Pull each line holding "overall" out of the entries below.

• [Data supplied]

>>

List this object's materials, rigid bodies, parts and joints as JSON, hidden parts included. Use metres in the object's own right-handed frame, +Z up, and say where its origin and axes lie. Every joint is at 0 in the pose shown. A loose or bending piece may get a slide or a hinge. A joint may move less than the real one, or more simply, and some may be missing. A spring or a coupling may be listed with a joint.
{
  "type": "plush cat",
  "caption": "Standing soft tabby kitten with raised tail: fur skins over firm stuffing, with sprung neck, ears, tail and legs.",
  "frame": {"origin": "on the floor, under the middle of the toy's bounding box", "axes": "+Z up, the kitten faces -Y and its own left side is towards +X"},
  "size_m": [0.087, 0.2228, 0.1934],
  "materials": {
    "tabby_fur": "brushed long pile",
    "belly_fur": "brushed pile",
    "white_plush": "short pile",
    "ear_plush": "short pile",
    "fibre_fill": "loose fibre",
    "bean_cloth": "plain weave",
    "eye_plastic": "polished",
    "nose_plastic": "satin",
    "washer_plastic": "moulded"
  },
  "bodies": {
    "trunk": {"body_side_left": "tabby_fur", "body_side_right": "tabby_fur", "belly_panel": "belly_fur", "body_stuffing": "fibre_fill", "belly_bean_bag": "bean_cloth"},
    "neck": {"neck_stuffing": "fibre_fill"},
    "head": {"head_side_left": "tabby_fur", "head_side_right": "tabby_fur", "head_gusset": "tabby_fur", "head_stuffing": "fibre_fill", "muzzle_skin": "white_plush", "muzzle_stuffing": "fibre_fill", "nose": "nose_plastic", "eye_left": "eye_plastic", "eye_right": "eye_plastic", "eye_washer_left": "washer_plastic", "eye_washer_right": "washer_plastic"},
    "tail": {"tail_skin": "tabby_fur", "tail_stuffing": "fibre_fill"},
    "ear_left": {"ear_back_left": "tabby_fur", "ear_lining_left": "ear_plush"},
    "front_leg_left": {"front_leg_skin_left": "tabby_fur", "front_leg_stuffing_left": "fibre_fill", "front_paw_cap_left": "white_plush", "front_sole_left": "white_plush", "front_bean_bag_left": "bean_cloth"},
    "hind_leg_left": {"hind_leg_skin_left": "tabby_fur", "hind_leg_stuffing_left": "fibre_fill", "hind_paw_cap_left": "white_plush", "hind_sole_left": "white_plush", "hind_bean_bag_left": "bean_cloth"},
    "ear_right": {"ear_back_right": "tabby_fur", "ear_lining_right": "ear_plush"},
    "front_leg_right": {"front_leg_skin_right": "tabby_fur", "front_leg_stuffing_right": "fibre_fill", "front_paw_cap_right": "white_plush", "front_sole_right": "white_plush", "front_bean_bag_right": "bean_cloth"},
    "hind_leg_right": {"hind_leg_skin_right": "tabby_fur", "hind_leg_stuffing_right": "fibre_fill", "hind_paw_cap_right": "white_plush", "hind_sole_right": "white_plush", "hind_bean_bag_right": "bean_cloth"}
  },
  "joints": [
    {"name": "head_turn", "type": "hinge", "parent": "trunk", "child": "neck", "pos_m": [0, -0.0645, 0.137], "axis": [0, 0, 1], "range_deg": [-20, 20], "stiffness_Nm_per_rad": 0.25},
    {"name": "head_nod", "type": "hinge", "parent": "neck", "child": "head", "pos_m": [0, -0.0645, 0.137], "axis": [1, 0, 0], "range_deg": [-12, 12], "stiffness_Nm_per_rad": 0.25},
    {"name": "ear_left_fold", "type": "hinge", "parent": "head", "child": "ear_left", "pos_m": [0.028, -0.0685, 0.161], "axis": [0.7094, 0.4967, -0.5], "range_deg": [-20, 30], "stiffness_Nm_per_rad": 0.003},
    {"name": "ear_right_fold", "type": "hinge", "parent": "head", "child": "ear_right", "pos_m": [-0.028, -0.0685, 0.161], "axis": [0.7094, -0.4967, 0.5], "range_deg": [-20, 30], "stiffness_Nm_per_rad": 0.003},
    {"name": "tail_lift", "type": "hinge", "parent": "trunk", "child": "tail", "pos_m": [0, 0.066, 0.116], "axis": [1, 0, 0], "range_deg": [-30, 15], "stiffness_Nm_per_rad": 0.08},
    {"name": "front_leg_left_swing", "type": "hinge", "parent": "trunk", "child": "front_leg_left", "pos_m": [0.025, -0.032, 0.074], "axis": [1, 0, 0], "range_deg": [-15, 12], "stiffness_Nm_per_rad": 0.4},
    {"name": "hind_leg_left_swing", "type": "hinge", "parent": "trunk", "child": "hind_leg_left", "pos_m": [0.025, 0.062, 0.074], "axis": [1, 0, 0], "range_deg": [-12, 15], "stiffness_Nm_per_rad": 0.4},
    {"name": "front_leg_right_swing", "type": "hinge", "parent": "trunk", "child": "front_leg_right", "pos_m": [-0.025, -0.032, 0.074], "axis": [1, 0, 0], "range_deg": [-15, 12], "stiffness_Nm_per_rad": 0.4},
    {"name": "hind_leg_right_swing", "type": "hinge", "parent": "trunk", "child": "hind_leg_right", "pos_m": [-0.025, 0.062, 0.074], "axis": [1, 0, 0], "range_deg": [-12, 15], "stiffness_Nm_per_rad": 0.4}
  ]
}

<<
>>

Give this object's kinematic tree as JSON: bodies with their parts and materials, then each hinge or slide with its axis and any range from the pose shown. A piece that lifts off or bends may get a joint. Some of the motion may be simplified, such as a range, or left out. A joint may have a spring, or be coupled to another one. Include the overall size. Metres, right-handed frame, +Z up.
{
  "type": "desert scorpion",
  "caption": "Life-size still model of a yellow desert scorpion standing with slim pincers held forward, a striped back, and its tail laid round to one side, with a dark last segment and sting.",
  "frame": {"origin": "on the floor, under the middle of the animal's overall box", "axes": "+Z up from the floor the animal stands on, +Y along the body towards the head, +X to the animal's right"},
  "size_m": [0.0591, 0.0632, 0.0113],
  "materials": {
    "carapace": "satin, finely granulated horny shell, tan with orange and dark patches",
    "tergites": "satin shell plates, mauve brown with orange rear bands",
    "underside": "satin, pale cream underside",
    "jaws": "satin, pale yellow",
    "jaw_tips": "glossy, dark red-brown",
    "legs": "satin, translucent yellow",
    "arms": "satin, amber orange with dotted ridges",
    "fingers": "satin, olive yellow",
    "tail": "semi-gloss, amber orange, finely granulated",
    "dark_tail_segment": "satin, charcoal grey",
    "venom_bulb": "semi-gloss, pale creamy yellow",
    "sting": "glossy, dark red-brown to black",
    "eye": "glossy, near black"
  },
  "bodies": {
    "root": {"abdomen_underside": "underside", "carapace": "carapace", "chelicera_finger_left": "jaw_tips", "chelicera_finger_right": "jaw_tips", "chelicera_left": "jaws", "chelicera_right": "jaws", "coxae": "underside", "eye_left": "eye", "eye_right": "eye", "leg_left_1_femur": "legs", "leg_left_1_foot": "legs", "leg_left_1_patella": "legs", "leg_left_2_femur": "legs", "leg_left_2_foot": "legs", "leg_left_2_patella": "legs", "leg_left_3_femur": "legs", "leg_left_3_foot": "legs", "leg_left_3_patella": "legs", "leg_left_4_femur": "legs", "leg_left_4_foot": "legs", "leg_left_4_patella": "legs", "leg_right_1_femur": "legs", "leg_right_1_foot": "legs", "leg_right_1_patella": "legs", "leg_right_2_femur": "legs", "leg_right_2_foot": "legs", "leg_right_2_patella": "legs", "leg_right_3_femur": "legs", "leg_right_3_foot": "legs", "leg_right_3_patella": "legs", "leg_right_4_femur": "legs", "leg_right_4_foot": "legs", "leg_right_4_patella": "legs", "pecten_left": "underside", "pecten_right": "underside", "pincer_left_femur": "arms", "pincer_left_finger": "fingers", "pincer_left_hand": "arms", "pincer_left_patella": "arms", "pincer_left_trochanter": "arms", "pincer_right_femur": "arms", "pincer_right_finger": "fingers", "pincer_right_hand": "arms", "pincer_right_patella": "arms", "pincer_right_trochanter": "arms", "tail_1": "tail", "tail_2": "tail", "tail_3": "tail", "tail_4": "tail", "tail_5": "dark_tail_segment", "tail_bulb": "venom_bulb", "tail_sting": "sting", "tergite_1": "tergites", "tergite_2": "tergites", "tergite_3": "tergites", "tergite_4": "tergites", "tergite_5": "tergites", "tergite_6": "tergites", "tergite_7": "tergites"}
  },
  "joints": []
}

<<
>>

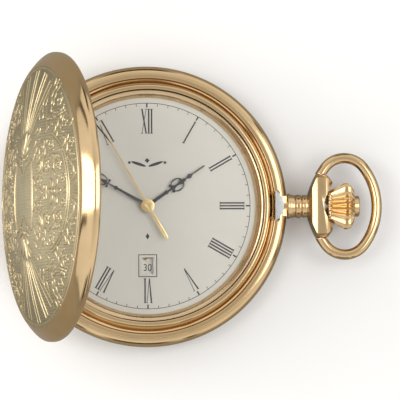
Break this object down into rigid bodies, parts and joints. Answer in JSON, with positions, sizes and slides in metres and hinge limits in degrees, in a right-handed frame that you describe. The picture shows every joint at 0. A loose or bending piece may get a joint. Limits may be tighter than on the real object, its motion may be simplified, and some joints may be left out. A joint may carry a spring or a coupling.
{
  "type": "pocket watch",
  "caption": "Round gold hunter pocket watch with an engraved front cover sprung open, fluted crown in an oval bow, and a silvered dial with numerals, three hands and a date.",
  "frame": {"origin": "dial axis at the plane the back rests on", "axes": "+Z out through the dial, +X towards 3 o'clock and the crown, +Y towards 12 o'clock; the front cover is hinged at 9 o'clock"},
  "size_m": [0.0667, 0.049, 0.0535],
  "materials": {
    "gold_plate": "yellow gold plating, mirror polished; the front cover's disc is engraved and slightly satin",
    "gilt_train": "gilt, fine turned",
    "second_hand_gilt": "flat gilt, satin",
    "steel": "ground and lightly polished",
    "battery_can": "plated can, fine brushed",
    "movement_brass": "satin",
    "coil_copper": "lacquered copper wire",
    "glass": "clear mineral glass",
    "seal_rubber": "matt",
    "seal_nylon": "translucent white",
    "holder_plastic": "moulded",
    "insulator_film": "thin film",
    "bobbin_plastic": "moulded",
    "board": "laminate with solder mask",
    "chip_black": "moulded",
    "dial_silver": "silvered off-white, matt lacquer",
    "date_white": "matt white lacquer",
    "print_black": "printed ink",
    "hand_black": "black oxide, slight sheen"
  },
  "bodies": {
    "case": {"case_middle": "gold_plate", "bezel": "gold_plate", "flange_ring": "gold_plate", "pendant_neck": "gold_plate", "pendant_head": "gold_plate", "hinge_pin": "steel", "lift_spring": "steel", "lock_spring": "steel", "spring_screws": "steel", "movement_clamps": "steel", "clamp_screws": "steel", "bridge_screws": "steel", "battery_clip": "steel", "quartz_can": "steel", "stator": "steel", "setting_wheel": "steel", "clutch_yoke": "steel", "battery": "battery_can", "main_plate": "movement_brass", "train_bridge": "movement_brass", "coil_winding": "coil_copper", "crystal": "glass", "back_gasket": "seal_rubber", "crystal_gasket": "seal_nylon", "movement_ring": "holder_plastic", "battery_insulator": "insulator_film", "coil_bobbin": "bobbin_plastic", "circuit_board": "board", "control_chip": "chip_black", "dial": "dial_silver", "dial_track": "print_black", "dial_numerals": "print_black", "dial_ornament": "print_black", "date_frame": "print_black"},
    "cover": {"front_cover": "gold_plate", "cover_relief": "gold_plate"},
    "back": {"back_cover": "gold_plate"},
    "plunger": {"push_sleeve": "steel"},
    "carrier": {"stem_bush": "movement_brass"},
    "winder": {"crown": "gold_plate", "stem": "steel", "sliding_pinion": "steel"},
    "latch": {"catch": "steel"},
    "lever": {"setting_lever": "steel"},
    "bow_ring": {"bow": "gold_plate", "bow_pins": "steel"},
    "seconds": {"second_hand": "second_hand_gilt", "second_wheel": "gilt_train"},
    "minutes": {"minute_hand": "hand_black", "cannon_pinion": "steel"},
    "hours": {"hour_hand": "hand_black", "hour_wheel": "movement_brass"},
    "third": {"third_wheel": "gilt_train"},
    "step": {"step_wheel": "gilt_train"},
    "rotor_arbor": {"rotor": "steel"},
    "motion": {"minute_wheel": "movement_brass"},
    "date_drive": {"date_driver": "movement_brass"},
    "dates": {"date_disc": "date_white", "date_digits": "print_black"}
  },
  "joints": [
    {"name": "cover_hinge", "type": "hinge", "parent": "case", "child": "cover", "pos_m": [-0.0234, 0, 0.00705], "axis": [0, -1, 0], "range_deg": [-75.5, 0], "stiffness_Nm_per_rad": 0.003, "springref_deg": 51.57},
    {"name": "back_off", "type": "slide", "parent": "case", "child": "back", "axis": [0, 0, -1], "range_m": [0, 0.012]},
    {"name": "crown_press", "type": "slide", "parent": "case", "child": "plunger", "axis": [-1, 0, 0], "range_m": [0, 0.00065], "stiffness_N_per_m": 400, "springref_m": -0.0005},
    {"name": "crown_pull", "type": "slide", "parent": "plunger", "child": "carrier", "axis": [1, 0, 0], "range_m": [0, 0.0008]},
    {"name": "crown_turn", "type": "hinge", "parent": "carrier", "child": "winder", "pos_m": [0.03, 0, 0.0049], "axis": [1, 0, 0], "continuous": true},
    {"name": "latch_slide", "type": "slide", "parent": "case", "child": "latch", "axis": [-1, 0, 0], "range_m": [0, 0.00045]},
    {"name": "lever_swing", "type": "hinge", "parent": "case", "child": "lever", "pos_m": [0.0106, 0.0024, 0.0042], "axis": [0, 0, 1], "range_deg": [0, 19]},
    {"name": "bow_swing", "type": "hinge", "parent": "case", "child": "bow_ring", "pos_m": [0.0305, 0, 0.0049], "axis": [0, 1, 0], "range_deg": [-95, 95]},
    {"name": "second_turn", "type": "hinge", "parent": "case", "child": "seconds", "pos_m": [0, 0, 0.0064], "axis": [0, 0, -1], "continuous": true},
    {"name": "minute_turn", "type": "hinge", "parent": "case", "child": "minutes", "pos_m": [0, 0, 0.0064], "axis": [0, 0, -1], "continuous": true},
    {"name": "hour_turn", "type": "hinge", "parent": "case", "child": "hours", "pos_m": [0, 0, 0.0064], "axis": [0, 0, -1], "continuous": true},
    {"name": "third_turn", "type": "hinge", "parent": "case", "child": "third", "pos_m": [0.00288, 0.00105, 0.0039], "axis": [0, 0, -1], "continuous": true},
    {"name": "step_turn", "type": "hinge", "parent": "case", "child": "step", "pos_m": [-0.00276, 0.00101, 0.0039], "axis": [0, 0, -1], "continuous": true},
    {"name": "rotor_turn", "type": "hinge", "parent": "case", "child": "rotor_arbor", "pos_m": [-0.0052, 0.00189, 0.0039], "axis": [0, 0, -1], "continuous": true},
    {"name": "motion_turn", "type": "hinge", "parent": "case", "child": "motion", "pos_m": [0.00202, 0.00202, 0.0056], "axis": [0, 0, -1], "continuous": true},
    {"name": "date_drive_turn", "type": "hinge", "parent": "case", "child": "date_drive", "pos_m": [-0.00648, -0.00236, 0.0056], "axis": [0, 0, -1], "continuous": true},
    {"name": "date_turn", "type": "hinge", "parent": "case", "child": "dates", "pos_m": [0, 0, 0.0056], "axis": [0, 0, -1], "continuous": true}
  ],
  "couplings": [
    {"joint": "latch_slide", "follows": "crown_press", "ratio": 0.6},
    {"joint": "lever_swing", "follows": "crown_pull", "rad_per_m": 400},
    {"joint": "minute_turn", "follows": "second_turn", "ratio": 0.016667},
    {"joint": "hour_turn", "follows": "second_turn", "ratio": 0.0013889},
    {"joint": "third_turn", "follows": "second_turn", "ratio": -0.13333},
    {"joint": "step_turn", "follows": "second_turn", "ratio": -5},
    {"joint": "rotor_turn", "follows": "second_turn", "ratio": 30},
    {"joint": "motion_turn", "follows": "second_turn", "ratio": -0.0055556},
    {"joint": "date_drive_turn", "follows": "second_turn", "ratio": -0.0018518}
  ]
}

<<

• [Expected answer]
Give this object's kinematic tree as JSON: bodies with their parts and materials, then each hinge or slide with its axis and any range from the pose shown. A piece that lifts off or bends may get a joint. Some of the motion may be simplified, such as a range, or left out. A joint may have a spring, or be coupled to another one. Include the overall size. Metres, right-handed frame, +Z up.
  "frame": {"origin": "on the floor, under the middle of the animal's overall box", "axes": "+Z up from the floor the animal stands on, +Y along the body towards the head, +X to the animal's right"},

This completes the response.